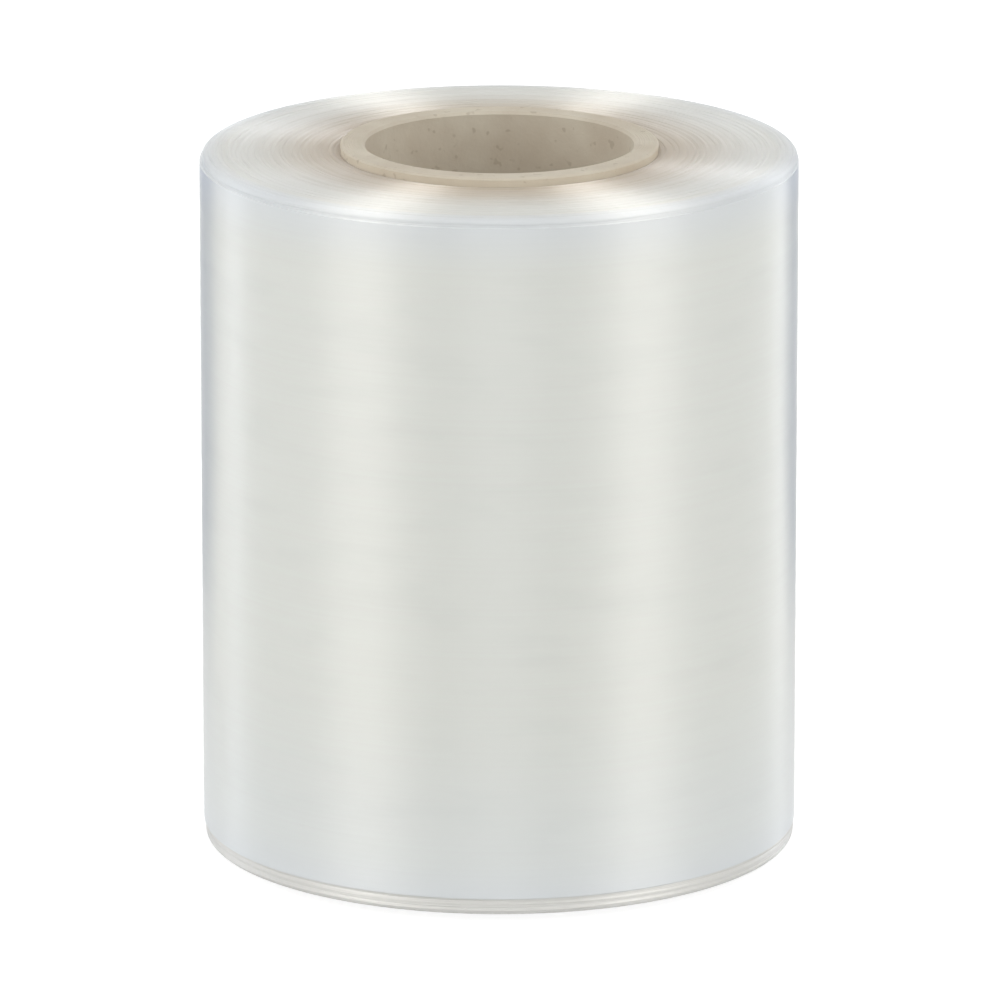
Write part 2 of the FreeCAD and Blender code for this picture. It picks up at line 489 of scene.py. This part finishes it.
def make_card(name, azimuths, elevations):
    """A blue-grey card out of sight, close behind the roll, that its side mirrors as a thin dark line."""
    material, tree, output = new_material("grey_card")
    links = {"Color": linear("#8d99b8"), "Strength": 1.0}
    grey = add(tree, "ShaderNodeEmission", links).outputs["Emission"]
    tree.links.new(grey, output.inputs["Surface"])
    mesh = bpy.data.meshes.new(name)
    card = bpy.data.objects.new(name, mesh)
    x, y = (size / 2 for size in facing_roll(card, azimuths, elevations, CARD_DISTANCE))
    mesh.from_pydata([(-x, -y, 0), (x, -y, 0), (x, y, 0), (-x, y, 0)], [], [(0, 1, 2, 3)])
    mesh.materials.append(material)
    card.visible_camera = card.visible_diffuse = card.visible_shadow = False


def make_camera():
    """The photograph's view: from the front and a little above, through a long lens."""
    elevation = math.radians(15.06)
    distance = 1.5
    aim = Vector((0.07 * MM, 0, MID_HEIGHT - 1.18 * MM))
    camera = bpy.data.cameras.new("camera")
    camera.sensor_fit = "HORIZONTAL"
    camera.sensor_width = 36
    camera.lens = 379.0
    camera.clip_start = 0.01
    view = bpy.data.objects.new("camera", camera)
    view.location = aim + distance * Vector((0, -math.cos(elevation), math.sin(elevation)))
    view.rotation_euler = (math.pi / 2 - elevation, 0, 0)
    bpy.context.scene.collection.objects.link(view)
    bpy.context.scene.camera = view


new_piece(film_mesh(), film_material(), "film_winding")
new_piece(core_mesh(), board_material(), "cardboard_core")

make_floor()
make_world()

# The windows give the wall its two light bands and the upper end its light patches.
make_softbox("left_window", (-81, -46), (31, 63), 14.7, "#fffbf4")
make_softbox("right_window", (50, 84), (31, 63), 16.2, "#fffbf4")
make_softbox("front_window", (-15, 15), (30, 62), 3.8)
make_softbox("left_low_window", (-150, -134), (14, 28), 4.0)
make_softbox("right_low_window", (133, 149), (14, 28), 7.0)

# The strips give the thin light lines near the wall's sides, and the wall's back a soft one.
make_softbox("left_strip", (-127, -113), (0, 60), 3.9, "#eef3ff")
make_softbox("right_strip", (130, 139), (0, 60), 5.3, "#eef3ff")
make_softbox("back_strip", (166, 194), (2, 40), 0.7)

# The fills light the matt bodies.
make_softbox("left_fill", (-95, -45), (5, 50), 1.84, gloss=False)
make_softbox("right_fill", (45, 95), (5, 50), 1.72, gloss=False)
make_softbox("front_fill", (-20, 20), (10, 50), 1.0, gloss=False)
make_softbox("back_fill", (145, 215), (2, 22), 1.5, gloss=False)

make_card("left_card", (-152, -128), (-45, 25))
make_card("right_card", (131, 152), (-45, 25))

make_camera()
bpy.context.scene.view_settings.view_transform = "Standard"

> **Challenge**
Exactly as they appear, please write out the lines from the opening of the listing above down to the line containing "(2, 40), 0.7)", with both end lines included.

> **Solution to this problem**
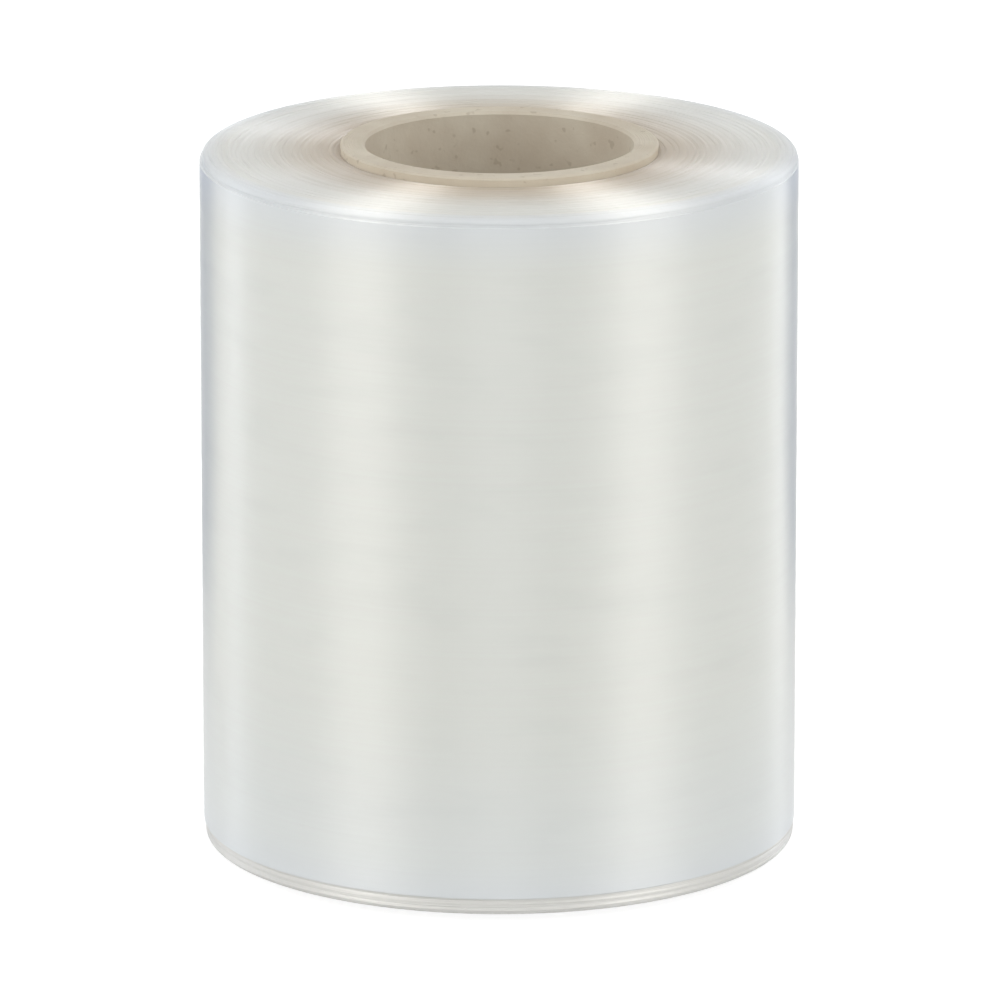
Write part 2 of the FreeCAD and Blender code for this picture. It picks up at line 489 of scene.py. This part finishes it.
def make_card(name, azimuths, elevations):
    """A blue-grey card out of sight, close behind the roll, that its side mirrors as a thin dark line."""
    material, tree, output = new_material("grey_card")
    links = {"Color": linear("#8d99b8"), "Strength": 1.0}
    grey = add(tree, "ShaderNodeEmission", links).outputs["Emission"]
    tree.links.new(grey, output.inputs["Surface"])
    mesh = bpy.data.meshes.new(name)
    card = bpy.data.objects.new(name, mesh)
    x, y = (size / 2 for size in facing_roll(card, azimuths, elevations, CARD_DISTANCE))
    mesh.from_pydata([(-x, -y, 0), (x, -y, 0), (x, y, 0), (-x, y, 0)], [], [(0, 1, 2, 3)])
    mesh.materials.append(material)
    card.visible_camera = card.visible_diffuse = card.visible_shadow = False


def make_camera():
    """The photograph's view: from the front and a little above, through a long lens."""
    elevation = math.radians(15.06)
    distance = 1.5
    aim = Vector((0.07 * MM, 0, MID_HEIGHT - 1.18 * MM))
    camera = bpy.data.cameras.new("camera")
    camera.sensor_fit = "HORIZONTAL"
    camera.sensor_width = 36
    camera.lens = 379.0
    camera.clip_start = 0.01
    view = bpy.data.objects.new("camera", camera)
    view.location = aim + distance * Vector((0, -math.cos(elevation), math.sin(elevation)))
    view.rotation_euler = (math.pi / 2 - elevation, 0, 0)
    bpy.context.scene.collection.objects.link(view)
    bpy.context.scene.camera = view


new_piece(film_mesh(), film_material(), "film_winding")
new_piece(core_mesh(), board_material(), "cardboard_core")

make_floor()
make_world()

# The windows give the wall its two light bands and the upper end its light patches.
make_softbox("left_window", (-81, -46), (31, 63), 14.7, "#fffbf4")
make_softbox("right_window", (50, 84), (31, 63), 16.2, "#fffbf4")
make_softbox("front_window", (-15, 15), (30, 62), 3.8)
make_softbox("left_low_window", (-150, -134), (14, 28), 4.0)
make_softbox("right_low_window", (133, 149), (14, 28), 7.0)

# The strips give the thin light lines near the wall's sides, and the wall's back a soft one.
make_softbox("left_strip", (-127, -113), (0, 60), 3.9, "#eef3ff")
make_softbox("right_strip", (130, 139), (0, 60), 5.3, "#eef3ff")
make_softbox("back_strip", (166, 194), (2, 40), 0.7)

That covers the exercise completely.